チアガールの見かたを考える

 このあいだ、母校の野球応援にブラバンとして参戦してきました。やっぱり夏はこれですね。一球に青春をかける高校球児。声を枯らして応援する同級生。 そして、何と言ってもチアガール。両手に握ったぽんぽんを煌めく夏の太陽にかざす。滲む汗にはりつく前髪。揺れるプリーツの隙間から、力の漲る健康的な脚。これだけでもご飯3杯はいける。
 しかし、「チアなんて実際に見てみると大したことないなあ」という人がよくいます。僕の同級生の話なのですけど。「遠目に見ると肝心の顔が見れないし、汗の粒なんてまして……。」そういう人は、チアガールを充分に楽しめてないなあと思います。ひいては高校野球を楽しめていない。
 そんなわけで、私が同級生に話したチアガールの魅力と見方を、文章にしてみたい。


 はじめに言っておきたいのこととして、チアを見るのに、しばしば双眼鏡を持ってくる輩がいるのですが、これは本気でよろしくない。拡大されて解像度も上がればチアガールたちのエロティックな本質が見通せるとでも思っているのだろうか。木を見て森を見ない無粋な連中がいると、後ろから睾丸を蹴りあげてやろうという気を抑えることができません。大きく見えればいいなどという発想は、大量消費を善しとしたアメリカ的資本主義経済の奴隷であって、心の機微をすくうような粋な情緒に欠いているのです。
 結論から言うと、チアガールは、まずはある程度の距離から、肉眼で、全体を見るべきだと思います。チアガールの魅力は、まず全体としての動き、そしてそこから溢れて漏れ出してくる一人の人間としての姿にあるのです。


 まず、応援という行為がチアガールのアイデンティティとして存在することを忘れてはいけません。彼女たちがプリーツを揺らし、その若さをスコアボードの先までも発散させているのは、ベースボールの試合での勝利を勝ち取るためであります。彼女たちが一糸乱れぬ動きを見せるのは、母校の勝利という無二の願いを一様に胸に抱いているからなのです。
 一糸乱れぬ動きというのは、ややもすれば没個性的ということにもなりかねません。たとえば、北朝鮮の軍事パレードがそうでしょう。あれを見たとき、私たちは完全な秩序に対する本能的な悦びを感じる一方で、それを演じる一人一人の人間の存在に対する違和感を抱きます。彼らは何のために彼らの独裁者を祝福しているのだろう? 完全な秩序は、一方で不安を引き起こすものであると言えるでしょう。
 しかし、チアガールは違います。まず秩序という言い方が相応しくないかもしれません。勝利への意思の流れが自然な形で集結し、それを練習によって鍛え上げたのが、あの一糸乱れぬ動きなのです。だからこそ、その中にいるからこそ、彼女たちは美しいのです。もちろん現実には、目立ちたいがためにチアをやる女の子もいるでしょう。そういうものを考えても、チアというのは可愛い。なぜかというと、どんな目立ちたがりのチアであれ、母校のヒットには喜び、ホームランを打たれた時には心から悲しむ。そういう姿は簡単に見ることができるから。
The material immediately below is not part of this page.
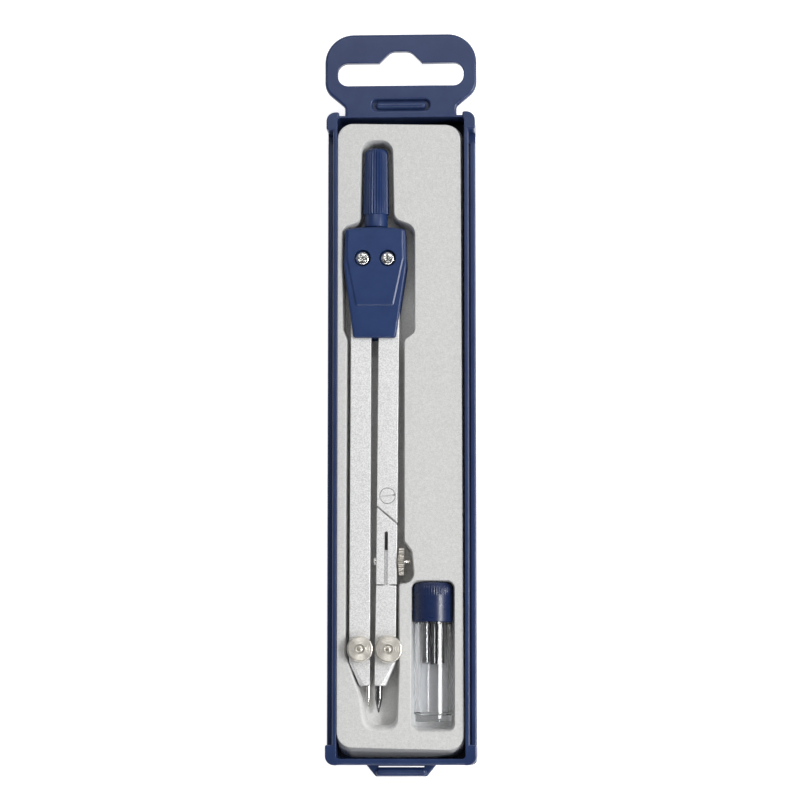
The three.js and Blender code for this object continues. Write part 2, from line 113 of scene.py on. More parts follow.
# The compass's frame: midway between the two leg pivots, leaning as the line through them does.
left_pivot = Vector(joints["needle_leg_swing"]["pos_m"]) / MM
right_pivot = Vector(joints["lead_leg_swing"]["pos_m"]) / MM
across = right_pivot - left_pivot
PIVOT_X = across.length / 2
LEAN = Matrix.Rotation(math.atan2(across.y, across.x), 4, "Z")
COMPASS = Matrix.Translation((left_pivot + right_pivot) / 2) @ LEAN


# ---- Camera, lights and floor ----
CAMERA_AT = Vector((39.7, -92.8, 850.0))
CAMERA_TARGET = Vector((-0.3, 0.5, 10.0))
LENS = 141.9


def add_camera():
    """Straight above, a little towards the lower right, with +Y up in the picture."""
    ahead = (CAMERA_TARGET - CAMERA_AT).normalized()
    right = ahead.cross(Vector((0, 1, 0))).normalized()
    up = right.cross(ahead)
    data = bpy.data.cameras.new("camera")
    data.sensor_width = 36.0
    data.lens = LENS
    data.clip_start = 0.05
    data.clip_end = 20.0
    camera = bpy.data.objects.new("camera", data)
    facing = Matrix((right, up, -ahead)).transposed().to_4x4()
    camera.matrix_world = Matrix.Translation(CAMERA_AT * MM) @ facing
    bpy.context.scene.collection.objects.link(camera)
    bpy.context.scene.camera = camera


def add_softbox(name, at, width, height, power):
    """An area light in metres that faces the middle of the tray."""
    data = bpy.data.lights.new(name, "AREA")
    data.shape = "RECTANGLE"
    data.size = width
    data.size_y = height
    data.energy = power
    light = bpy.data.objects.new(name, data)
    light.location = at
    light.rotation_euler = (Vector((0, 0, 0.01)) - Vector(at)).to_track_quat("-Z", "Y").to_euler()
    bpy.context.scene.collection.objects.link(light)


def add_world():
    """A dome that is bright near the horizon, dim straight overhead, and dimmer on the left and in front."""
    world = bpy.data.worlds.new("studio")
    bpy.context.scene.world = world
    world.use_nodes = True
    tree = world.node_tree
    coords = tree.nodes.new("ShaderNodeTexCoord")
    split = tree.nodes.new("ShaderNodeSeparateXYZ")
    tree.links.new(coords.outputs["Generated"], split.inputs[0])
    brightness = fade(tree, split.outputs["Z"], 0.2, 0.97, 1.0, 0.17)
    for side in (fade(tree, split.outputs["X"], -0.6, 0.3, 0.55, 1.0),
                 fade(tree, split.outputs["Y"], -0.6, 0.2, 0.45, 1.0)):
        product = tree.nodes.new("ShaderNodeMath")
        product.operation = "MULTIPLY"
        tree.links.new(brightness, product.inputs[0])
        tree.links.new(side, product.inputs[1])
        brightness = product.outputs["Value"]
    background = tree.nodes["Background"]
    tree.links.new(brightness, background.inputs["Color"])
    background.inputs["Strength"].default_value = 0.76


def fade(tree, factor, start, end, low, high):
    """A value that runs from low to high as the factor runs from start to end, and stays there beyond."""
    node = tree.nodes.new("ShaderNodeMapRange")
    node.inputs["From Min"].default_value = start
    node.inputs["From Max"].default_value = end
    node.inputs["To Min"].default_value = low
    node.inputs["To Max"].default_value = high
    tree.links.new(factor, node.inputs["Value"])
    return node.outputs["Result"]


def add_floor():
    """A pale, softly glowing floor just under the tray."""
    half = 3.0
    drop = 0.00003
    mesh = bpy.data.meshes.new("floor")
    corners = [(-half, -half, -drop), (half, -half, -drop), (half, half, -drop), (-half, half, -drop)]
    mesh.from_pydata(corners, [], [(0, 1, 2, 3)])
    floor = bpy.data.objects.new("floor", mesh)
    bpy.context.scene.collection.objects.link(floor)
    paint = bpy.data.materials.new("pale_floor")
    paint.use_nodes = True
    shader = paint.node_tree.nodes["Principled BSDF"]
    shader.inputs["Base Color"].default_value = (0.93, 0.93, 0.93, 1)
    shader.inputs["Roughness"].default_value = 0.9
    shader.inputs["Emission Color"].default_value = (1, 1, 1, 1)
    shader.inputs["Emission Strength"].default_value = 0.75
    mesh.materials.append(paint)


# ---- Shapes ----

def outline(corners, steps=8):
    """A closed outline through corners (x, y, radius), each rounded by its radius."""
    points = []
    for i, (x, y, radius) in enumerate(corners):
        here = Vector((x, y))
        if radius == 0:
            points.append(here)
            continue
        back = (Vector(corners[i - 1][:2]) - here).normalized()
        ahead = (Vector(corners[(i + 1) % len(corners)][:2]) - here).normalized()
        half = math.acos(max(-1.0, min(1.0, back.dot(ahead)))) / 2
        centre = here + (back + ahead).normalized() * (radius / math.sin(half))
        start = here + back * (radius / math.tan(half)) - centre
        side = math.copysign(1, back.cross(ahead))
        for k in range(steps + 1):
            turn = Matrix.Rotation(-side * (math.pi - 2 * half) * k / steps, 2)
            points.append(centre + turn @ start)
    return points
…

 今までは全体的な姿を見てきましたが、一方で一人一人に目を向けると、そこには個性がある。暑さから動きが鈍くなったり、ヒットの時には隣の子と手を合わせて喜んだりする。あるいは、額の汗を拭いている間に、少し動きが遅れる。秩序のある全体のなかで浮かび上がる個性。そこにこそチアガールの魅力があるのではないでしょうか。
 あと、今回見ていて面白いなあと思ったのは、彼女たちの「動き」との距離感の問題です。思うに、チアの動きには、疑いなく性的なニュアンスがあるわけです。たしかにアンスコなりブルマなり履いてるんですけど、逆に言えば、それを履かなきゃならないというのが性的な状況なわけです。だけれど、それをどれくらい意識するかというのは個人差があるわけです。普通に応援ということで力を発散させてる人もいるでしょうし、先述したような目立ちたがりのこであれば、それをある程度意識して動くことになるでしょう。言いにくいのですが、見ているとそのあたりの距離感の違いというのがあって、その辺が面白い。ちょっと自分でもよく分からないですが。


 最近はNHKの甲子園中継なんかでも、可愛いチアガールをズーム・インで写してます。ネットではしばしばキャプ画像が出回ってて、かわゆいかわゆいやっぱり若いっていいなあとオッサン達の喝采を受けていますが、あれはあまりよろしくないですね。今まで言ってきたように、チアガールというのは全体の中でこそ輝くものだと思います。ああいうふうにアイドル的にクリアケースに入れて扱うのでは、記号的で無意味な消費でしかないでしょう。
 チアは試合に行って肉眼で見よう。これに限る。